RAW DATA start
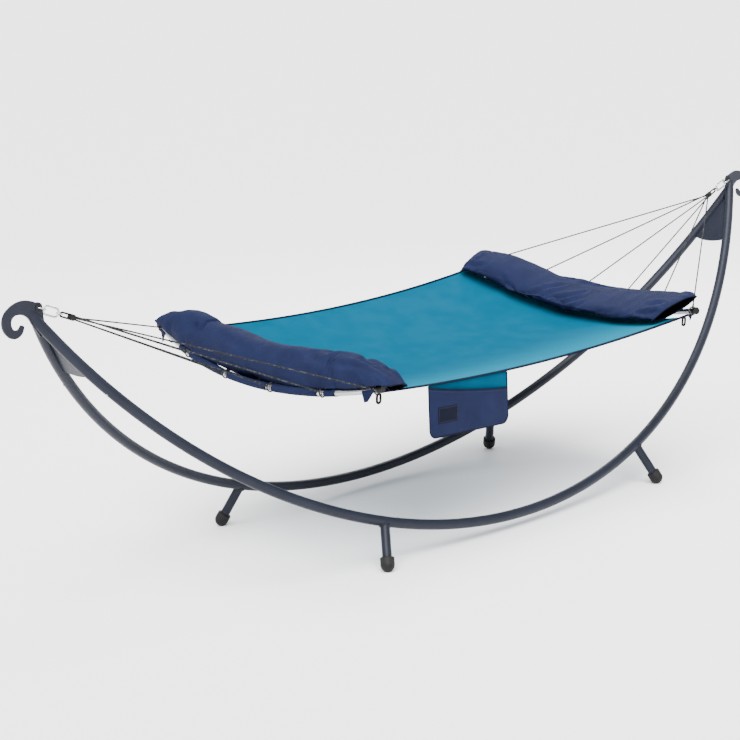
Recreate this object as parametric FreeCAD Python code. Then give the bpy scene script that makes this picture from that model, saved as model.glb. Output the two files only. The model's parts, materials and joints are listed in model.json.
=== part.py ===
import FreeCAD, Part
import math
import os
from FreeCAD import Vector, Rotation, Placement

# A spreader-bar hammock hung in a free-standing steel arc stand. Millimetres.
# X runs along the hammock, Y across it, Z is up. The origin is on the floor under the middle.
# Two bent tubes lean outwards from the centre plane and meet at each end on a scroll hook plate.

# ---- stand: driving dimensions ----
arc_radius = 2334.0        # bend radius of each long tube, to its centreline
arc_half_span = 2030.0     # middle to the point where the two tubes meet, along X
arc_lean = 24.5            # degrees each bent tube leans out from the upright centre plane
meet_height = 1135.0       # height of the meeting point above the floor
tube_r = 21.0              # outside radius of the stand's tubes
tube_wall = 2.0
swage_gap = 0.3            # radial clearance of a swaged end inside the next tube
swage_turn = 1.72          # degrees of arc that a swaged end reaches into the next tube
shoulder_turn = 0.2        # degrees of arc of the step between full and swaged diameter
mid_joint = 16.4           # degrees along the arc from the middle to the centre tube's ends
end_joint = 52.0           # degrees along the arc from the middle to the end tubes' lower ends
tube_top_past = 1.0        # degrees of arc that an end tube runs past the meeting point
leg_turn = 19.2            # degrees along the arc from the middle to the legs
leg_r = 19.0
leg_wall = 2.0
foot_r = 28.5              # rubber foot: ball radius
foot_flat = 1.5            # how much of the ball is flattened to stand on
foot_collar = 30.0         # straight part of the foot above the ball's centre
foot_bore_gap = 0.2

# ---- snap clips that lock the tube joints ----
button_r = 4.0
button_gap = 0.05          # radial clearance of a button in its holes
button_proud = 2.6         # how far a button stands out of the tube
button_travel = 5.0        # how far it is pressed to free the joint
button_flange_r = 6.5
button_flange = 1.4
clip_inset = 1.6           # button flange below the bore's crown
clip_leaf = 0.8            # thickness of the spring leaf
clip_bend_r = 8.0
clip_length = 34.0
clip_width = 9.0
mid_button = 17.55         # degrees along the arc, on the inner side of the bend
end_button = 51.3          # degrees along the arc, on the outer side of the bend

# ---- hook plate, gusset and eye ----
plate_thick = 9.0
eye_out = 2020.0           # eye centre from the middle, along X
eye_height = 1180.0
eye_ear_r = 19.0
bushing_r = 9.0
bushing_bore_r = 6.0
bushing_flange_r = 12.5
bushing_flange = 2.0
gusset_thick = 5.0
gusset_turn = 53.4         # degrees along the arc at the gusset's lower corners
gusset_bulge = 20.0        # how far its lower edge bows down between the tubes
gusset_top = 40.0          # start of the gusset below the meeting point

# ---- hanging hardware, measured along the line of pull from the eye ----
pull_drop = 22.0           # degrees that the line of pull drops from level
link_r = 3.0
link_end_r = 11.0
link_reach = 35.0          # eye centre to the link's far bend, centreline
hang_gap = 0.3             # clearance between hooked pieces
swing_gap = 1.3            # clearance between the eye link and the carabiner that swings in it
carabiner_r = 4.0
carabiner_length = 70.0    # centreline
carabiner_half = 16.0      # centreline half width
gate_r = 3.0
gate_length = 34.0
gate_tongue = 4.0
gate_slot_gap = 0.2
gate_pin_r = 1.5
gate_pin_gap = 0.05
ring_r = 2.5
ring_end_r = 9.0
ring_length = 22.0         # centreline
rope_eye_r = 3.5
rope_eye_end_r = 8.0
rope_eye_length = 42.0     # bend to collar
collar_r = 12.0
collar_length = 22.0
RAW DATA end
PROMPT: Using the material above, quote the first line and each line after it, stopping at and including the line that holds "# Two bent tubes".

SOLVED EXERCISE:
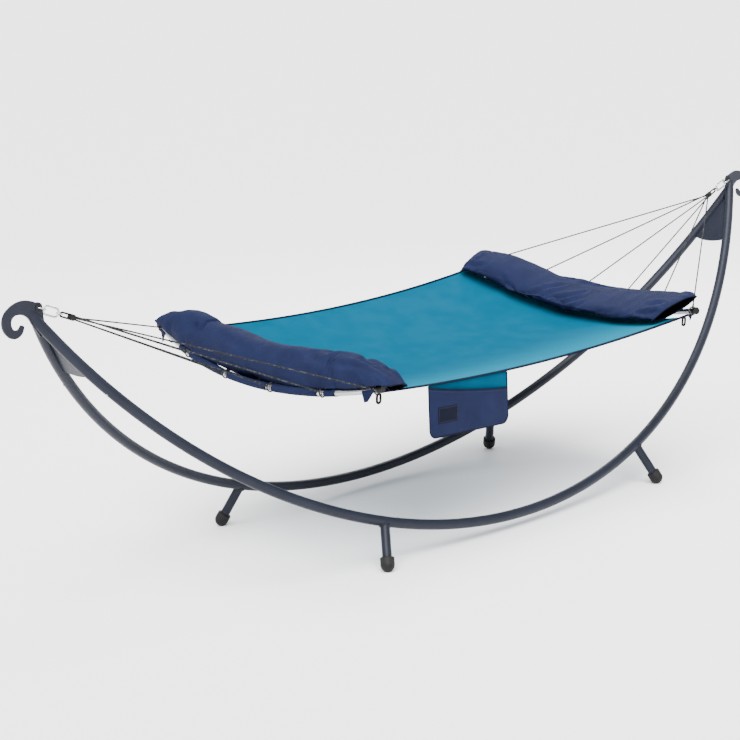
Recreate this object as parametric FreeCAD Python code. Then give the bpy scene script that makes this picture from that model, saved as model.glb. Output the two files only. The model's parts, materials and joints are listed in model.json.
=== part.py ===
import FreeCAD, Part
import math
import os
from FreeCAD import Vector, Rotation, Placement

# A spreader-bar hammock hung in a free-standing steel arc stand. Millimetres.
# X runs along the hammock, Y across it, Z is up. The origin is on the floor under the middle.
# Two bent tubes lean outwards from the centre plane and meet at each end on a scroll hook plate.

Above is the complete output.